Unnamed: 0,f1,f1_blue,f1_green,f1_red
0,red,0.0,0.0,1.0
1,blue,1.0,0.0,0.0
2,green,0.0,1.0,0.0


#### `Q3`. In what situations is nominal encoding preferred over one-hot encoding? Provide a practical example.


* Nominal encoding, also known as label encoding, is preferred over one-hot encoding in situations where the categorical variable has a large number of categories and creating one-hot encoded variables would result in a high-dimensional and sparse feature space.

* For example, suppose we have a dataset of housing prices in different cities, and one of the variables is the city name. If there are hundreds or thousands of cities in the dataset, one-hot encoding would result in a large number of binary variables, most of which would be zero for any given observation. In this case, label encoding the cities by assigning each city a unique numerical code (e.g., New York=1, Los Angeles=2, etc.) would result in a more compact representation of the data.

#### `Q4`. Suppose you have a dataset containing categorical data with 5 unique values. Which encoding technique would you use to transform this data into a format suitable for machine learning algorithms? Explain why you made this choice.


* For encoding categorical data with 5 unique values, I would use one-hot encoding. One-hot encoding is a technique that creates a binary column for each unique category in the data, with a value of 1 representing the presence of that category and 0 otherwise. This technique is useful because it allows machine learning algorithms to effectively interpret categorical data by converting it into a numerical format that can be used for calculations. Additionally, using one-hot encoding for a small number of unique categories does not lead to issues of high dimensionality or sparsity, which can be a concern for larger datasets.

#### `Q5`. In a machine learning project, you have a dataset with 1000 rows and 5 columns. Two of the columns are categorical, and the remaining three columns are numerical. If you were to use nominal encoding to transform the categorical data, how many new columns would be created? Show your calculations.


* If we use nominal encoding to transform the two categorical columns in the dataset, we would create new binary features for each unique category value in each column. The number of new binary features created for each column would depend on the number of unique category values in each column.

* Let's assume that the first categorical column has 4 unique category values, and the second categorical column has 6 unique category values. To perform one-hot encoding on these columns, we would create 4 new binary features for the first column (one for each unique category value), and 6 new binary features for the second column (again, one for each unique category value). Each row in the original dataset would then be represented by the original three numerical columns, as well as the 4 binary features for the first categorical column and the 6 binary features for the second categorical column.

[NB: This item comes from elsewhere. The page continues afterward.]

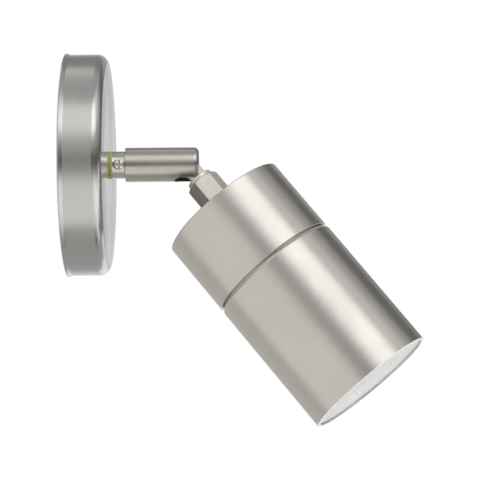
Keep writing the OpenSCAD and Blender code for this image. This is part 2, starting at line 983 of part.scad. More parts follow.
module holder_bracket() {
    color("lightsteelblue")
        on_head()
            translate([0, 0, strap_start])
                difference() {
                    translate([0, strap_depth / 2, 0])
                        rotate([90, 0, 0])
                            linear_extrude(strap_depth)
                                strap_outline();
                    translate([0, 0, -overrun])
                        cylinder(r = stud_r, h = strap_thick + 2 * overrun);
                    for (side = [-1, 1])
                        translate([side * holder_screw_x, 0, holder_bracket_height - strap_thick - overrun])
                            cylinder(r = holder_screw_r, h = strap_thick + 2 * overrun, $fn = 48);
                }
}

// The curved way of one pin through the holder's cover, open at its turned end.
module pin_way() {
    way_half = pin_r_neck + pin_gap;
    reach = pin_orbit + pin_head_r + pin_gap;
    intersection() {
        difference() {
            circle(r = pin_orbit + way_half);
            circle(r = pin_orbit - way_half);
        }
        polygon([
            [0, 0],
            [0, 2 * reach],
            [-2 * reach * sin(lamp_twist), 2 * reach * cos(lamp_twist)]
        ]);
    }
    translate([0, pin_orbit])
        circle(r = way_half, $fn = 48);
    rotate([0, 0, lamp_twist])
        translate([0, pin_orbit])
            circle(r = pin_head_r + pin_gap, $fn = 48);
}

module lamp_holder() {
    cavity_r = pin_orbit + pin_head_r + 2 * pin_gap;
    color("ivory")
        on_head()
            translate([0, 0, holder_start])
                difference() {
                    linear_extrude(holder_height) {
                        rounded_plate(2 * holder_half_length, 2 * holder_half_w, holder_corner);
                        circle(r = holder_round_r);
                    }
                    translate([0, 0, holder_height - cover_thick - cavity_depth])
                        cylinder(r = cavity_r, h = cavity_depth);
                    for (turn = [0, 180])
                        rotate([0, 0, turn])
                            translate([0, 0, holder_height - cover_thick - cavity_depth / 2])
                                linear_extrude(cover_thick + cavity_depth)
                                    pin_way();
                    for (side = [-1, 1])
                        translate([side * holder_screw_x, 0, 0]) {
                            translate([0, 0, -overrun])
                                cylinder(r = holder_screw_r + free_fit, h = holder_height, $fn = 48);
                            translate([0, 0, holder_height - holder_well_depth])
                                cylinder(r = holder_well_r, h = holder_well_depth + overrun, $fn = 48);
                        }
                }
}

module holder_screws() {
    seat = holder_end - holder_well_depth;
    tip = holder_start - strap_thick - holder_screw_overhang;
    color("slategray")
        on_head()
            for (side = [-1, 1])
                translate([side * holder_screw_x, 0, 0]) {
                    translate([0, 0, seat])
                        slotted_head(holder_head_r, holder_head_height, head_slot_w, head_slot_depth);
                    translate([0, 0, tip])
                        cylinder(r = holder_screw_r, h = seat - tip, $fn = 48);
                }
}

module front_barrel() {
    thread_end = barrel_start + spigot_length + thread_run;
    ledge_r = barrel_bore_r - ledge_w;
    color("silver")
        on_head()
            rotate_extrude($fn = 144)
                polygon([
                    [barrel_thread_r, barrel_start],
                    [barrel_r - bevel_depth, barrel_start],
                    [barrel_r, barrel_start + bevel_length],
                    [barrel_r, barrel_end - rim_chamfer],
                    [barrel_r - rim_chamfer, barrel_end],
                    [barrel_bore_r, barrel_end],
                    [barrel_bore_r, ledge_front],
                    [ledge_r, ledge_front],
                    [ledge_r, ledge_back],
                    [barrel_bore_r, ledge_back - ledge_w],
                    [barrel_bore_r, thread_end],
                    [barrel_thread_r, thread_end]
                ]);
}

module lens_gasket() {
    color("white")
        on_head()
            ring(barrel_bore_r, barrel_bore_r - ledge_w, ledge_front, lens_gasket_thick);
}

module lens_glass() {
    glass_r = barrel_bore_r - glass_edge_gap;
    color("lightcyan", 0.5)
        on_head()
            rotate_extrude($fn = 144)
                polygon([
                    [0, glass_back],
                    [glass_r - glass_chamfer, glass_back],
                    [glass_r, glass_back + glass_chamfer],
                    [glass_r, glass_front - glass_chamfer],
                    [glass_r - glass_chamfer, glass_front],
                    [0, glass_front]
                ]);
}

module lamp_base() {
    color("white")
        on_head()
            translate([0, 0, lamp_start])
                rotate_extrude()
                    polygon([
                        [0, 0],
                        [lamp_foot_r - lamp_foot_bevel, 0],
                        [lamp_foot_r, lamp_foot_bevel],
                        [lamp_waist_r, lamp_base_length - lamp_shoulder],
                        [lamp_shoulder_r, lamp_base_length],
                        [0, lamp_base_length]
                    ]);
}

// Radius of the reflector's outside at a share of its height.
function bowl_radius(share) =
    lamp_shoulder_r + (lamp_r - lamp_shoulder_r) * pow(share, bowl_curve_share);

// Points up the reflector's wall, drawn in by an inset.
function bowl_points(inset) = [
    for (step = [0 : bowl_steps])
        let (share = step / bowl_steps)
            [
                bowl_radius(share) - inset,
                lamp_base_length + share * (lamp_length - lamp_rim_length - lamp_base_length)
            ]
];

// Reverses a list of points.
function reversed(points) = [for (place = [len(points) - 1 : -1 : 0]) points[place]];

module lamp_reflector() {
    outer_wall = bowl_points(0);
    inner_wall = bowl_points(lamp_glass_thick);
    color("lavender")
        on_head()
            translate([0, 0, lamp_start])
                rotate_extrude()
                    polygon(concat(
                        outer_wall,
                        [[lamp_r, lamp_length], [lamp_r - lamp_glass_thick, lamp_length]],
                        reversed(inner_wall)
                    ));
}

module lamp_cover() {
    cover_r = lamp_r - lamp_glass_thick;
    cover_start = lamp_length - lamp_cover_sink - lamp_cover_thick;
    color("aliceblue")
        on_head()
            translate([0, 0, lamp_start])
                rotate_extrude()
                    polygon([
                        [0, cover_start],
                        [cover_r, cover_start],
                        [cover_r, cover_start + lamp_cover_thick],
                        [lamp_dimple_r, cover_start + lamp_cover_thick],
                        [lamp_dimple_r, cover_start + lamp_cover_thick / 2],
                        [0, cover_start + lamp_cover_thick / 2]
                    ]);
}

module lamp_pins() {
    color("silver")
        on_head()
            translate([0, 0, lamp_start])
                for (side = [-1, 1])
                    translate([0, side * pin_orbit, 0]) {
                        translate([0, 0, -pin_neck_length])
                            cylinder(r = pin_r_neck, h = pin_neck_length, $fn = 48);
                        translate([0, 0, -pin_neck_length - pin_head_length])
                            cylinder(r = pin_head_r, h = pin_head_length, $fn = 48);
                    }
}

wall_bracket();
wall_gasket();
canopy();
canopy_screws();
neck_seal();
neck_stem();
neck_screw();
neck_washer();
neck_nut();
terminal_block();
terminal_screws();
terminal_fixings();
earth_screw();
earth_washer();
arm();
pivot_screw();
pivot_washer();
knuckle();
hex_sleeve();
stud_seal();
stud_washer();
stud_nut();
rear_housing();
housing_o_ring();
holder_bracket();
lamp_holder();
holder_screws();
front_barrel();
lens_gasket();
lens_glass();
lamp_base();
lamp_reflector();
lamp_cover();
lamp_pins();
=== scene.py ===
"""Dresses the outdoor wall spot light: a canopy, an arm that turns and a head that tilts."""

import logging
import math
from dataclasses import dataclass, field
from enum import Enum
from typing import Callable, Sequence

import bmesh
import bpy
from mathutils import Matrix, Vector


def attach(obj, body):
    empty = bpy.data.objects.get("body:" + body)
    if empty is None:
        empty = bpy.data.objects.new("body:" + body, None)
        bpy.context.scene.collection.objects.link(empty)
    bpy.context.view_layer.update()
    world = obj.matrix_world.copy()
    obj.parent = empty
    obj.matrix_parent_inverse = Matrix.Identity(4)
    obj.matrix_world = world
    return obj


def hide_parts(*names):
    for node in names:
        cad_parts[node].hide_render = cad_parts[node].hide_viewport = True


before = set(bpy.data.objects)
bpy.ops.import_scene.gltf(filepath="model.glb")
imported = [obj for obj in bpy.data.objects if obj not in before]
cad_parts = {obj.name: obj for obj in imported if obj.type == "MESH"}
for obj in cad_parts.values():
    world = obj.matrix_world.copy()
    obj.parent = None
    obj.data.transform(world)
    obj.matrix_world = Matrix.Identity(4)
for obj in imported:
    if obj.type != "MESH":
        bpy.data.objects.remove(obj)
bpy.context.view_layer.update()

LOG = logging.getLogger("wall_light")
MM = 0.001
EDGE = 0.1
"""Usual rounding of a machined edge in millimetres."""

Corner = tuple[float, ...]
Colour = tuple[float, float, float]
DUST: Colour = (0.62, 0.6, 0.56)
WHITE: Colour = (1.0, 1.0, 1.0)


@dataclass(frozen=True)
class Stance:
    """How the light stands: the turn of its arm, the tilt of its head and where the pivot is."""

    arm_turn: float = 15.03
    head_tilt: float = 51.35
    pivot_height: float = 54.42

    def wall(self) -> Matrix:
        """Frame of what the wall holds, its z running out from the wall and its y up."""
        return Matrix.Rotation(math.radians(90), 4, "X")

    def arm(self) -> Matrix:
        """Frame of what turns with the arm."""
        return Matrix.Rotation(math.radians(self.arm_turn), 4, "Y") @ self.wall()

    def head(self) -> Matrix:
        """Finds where the head is.

        Returns:
            Frame of the head, its z running along the head from the pivot.
        """
        turn = Matrix.Rotation(math.radians(self.arm_turn), 4, "Y")
        pivot = Matrix.Translation((0, -self.pivot_height * MM, 0))
        tilt = Matrix.Rotation(math.radians(self.head_tilt), 4, "X")
        return turn @ pivot @ tilt @ self.wall()


class Body(Enum):
    """The bodies that move against each other."""

    WALL_PART = "wall_part"
    ARM = "arm"
    HEAD = "head"
    BARREL = "barrel"
    LAMP = "lamp"


class Grain(Enum):
    """Which way a metal is brushed: how fine its scratches are across the axis and round it."""

    ROUND = (9000.0, 60.0)
    PLAIN = (1500.0, 1500.0)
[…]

* Therefore, the total number of new columns created through one-hot encoding would be:

    > 4 + 6 + 3 = 13

* So we would have 13 columns in the transformed dataset after nominal encoding.

#### `Q6`. You are working with a dataset containing information about different types of animals, including their species, habitat, and diet. Which encoding technique would you use to transform the categorical data into a format suitable for machine learning algorithms? Justify your answer.


* For encoding categorical data in a dataset containing information about different types of animals, I would use a combination of label encoding and one-hot encoding.

* Label encoding would be suitable for ordinal categorical variables, such as the age range of animals or their size categories, where there is a clear ordering of categories. Label encoding assigns a numerical value to each category, where the assigned value represents the order or rank of the category in the hierarchy.

* For nominal categorical variables, such as the species, habitat, and diet of animals, one-hot encoding would be more appropriate. One-hot encoding creates a binary column for each unique category in the data, with a value of 1 representing the presence of that category and 0 otherwise. This technique is useful because it allows machine learning algorithms to effectively interpret categorical data by converting it into a numerical format that can be used for calculations.

* By using a combination of label encoding and one-hot encoding, we can effectively transform all categorical variables in the dataset into a format suitable for machine learning algorithms. This approach enables the algorithms to effectively learn from the data, while preserving the interpretability of the features.

#### `Q7`.You are working on a project that involves predicting customer churn for a telecommunications company. You have a dataset with 5 features, including the customer's gender, age, contract type, monthly charges, and tenure. Which encoding technique(s) would you use to transform the categorical data into numerical data? Provide a step-by-step explanation of how you would implement the encoding.

For transforming the categorical data in the customer churn dataset into numerical data, I would use nominal encoding techniques, such as one-hot encoding, since it is one of the most commonly used techniques for encoding categorical data. Here is how I would implement the encoding step-by-step:

> * Identify the categorical variables in the dataset. In this case, the only categorical variable is the customer's gender.

> * Apply one-hot encoding to the categorical variable. This involves creating a new binary feature for each unique category value in the gender variable (i.e., male and female). We can achieve this by using the get_dummies() function in Python's Pandas library. This function creates new binary columns for each unique category value and assigns a value of 1 to the corresponding column for each data point.

> * Drop the original categorical variable (gender) from the dataset. We no longer need this variable since we have already encoded it using one-hot encoding.

> * The remaining four features (age, contract type, monthly charges, and tenure) are numerical and do not require any encoding.